The main point that Ed made is that situations like Lowe's, Aki's, JGP's, aren't going to happen in future. That's a bit of a "NZ" only problem, because those players need to reach such a high standard to be chosen by the All Blacks, were as a country like Ireland wants them a lot earlier like that. This is basically the 'ready in 3 years' concept Ireland relied on, versus the '5 years and they've left' concept' were that player is now ready to be chosen by the All Blacks (given a contract to play Super, ala SBW, and hopefully Manu).

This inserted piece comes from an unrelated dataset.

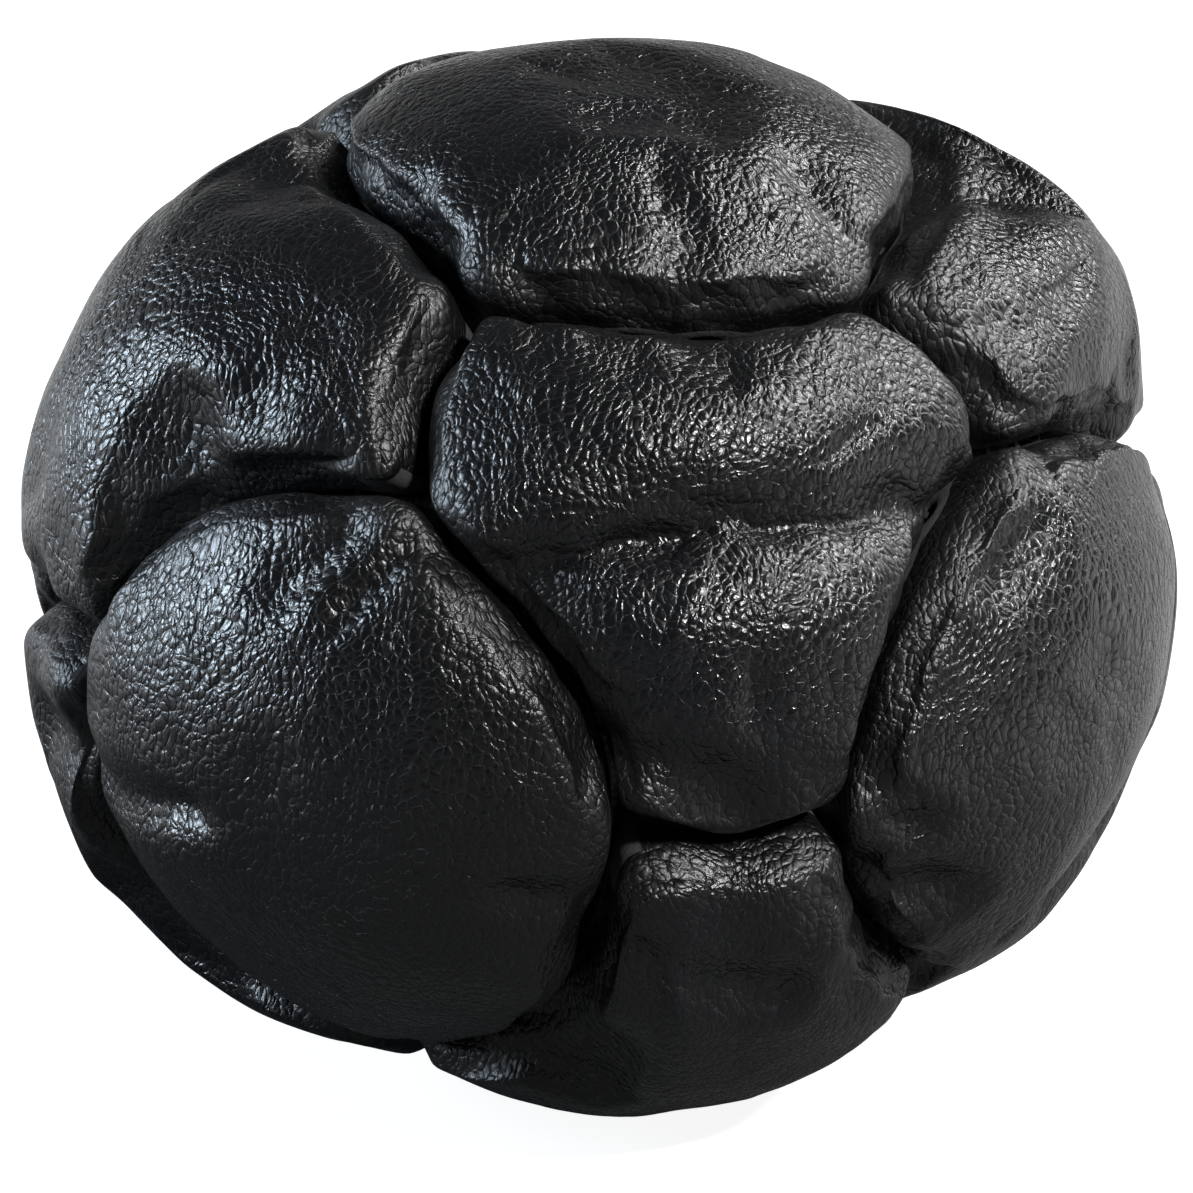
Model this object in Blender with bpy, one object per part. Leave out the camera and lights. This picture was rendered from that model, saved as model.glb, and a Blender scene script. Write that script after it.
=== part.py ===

The 'mercenary' thing that will take longer to expire, and which I was referring to, is the grandparents rule. The new kids coming through now aren't going to have as many gp born overseas, so the amount of players that can leave with a prospect of International rugby offer are going to drop dramatically at some point. All these kiwi fellas playing for a PI, is going to stop sadly.


The new era problem that will replace those old concerns is now French and Japanese clubs (doing the same as NRL teams have done for decades by) picking kids out of school. The problem here is not so much a national identity one, than it is a farm system where 9 in 10 players are left with nothing. A stunted education and no support in a foreign country (well they'll get kicked out of those countries were they don't in Australia).


It's the same sort of situation were NZ would be the big guy, but there weren't many downsides with it. The only one I can think was brought up but a poster on this site, I can't recall who it was, but he seemed to know a lot of kids coming from the Islands weren't really given the capability to fly back home during school xms holidays etc. That is probably something that should be fixed by the union. Otherwise getting someone like Fakatava over here for his last year of school definitely results in NZ being able to pick the cherries off the top but it also allows that player to develop and be able to represent Tonga and under age and possibly even later in his career. Where as a kid being taken from NZ is arguably going to be worse off in every respect other than perhaps money. Not going to develop as a person, not going to develop as a player as much, so I have a lotof sympathy for NZs case that I don't include them in that group but I certainly see where you're coming from and it encourages other countries to think they can do the same while not realising they're making a much worse experience/situation.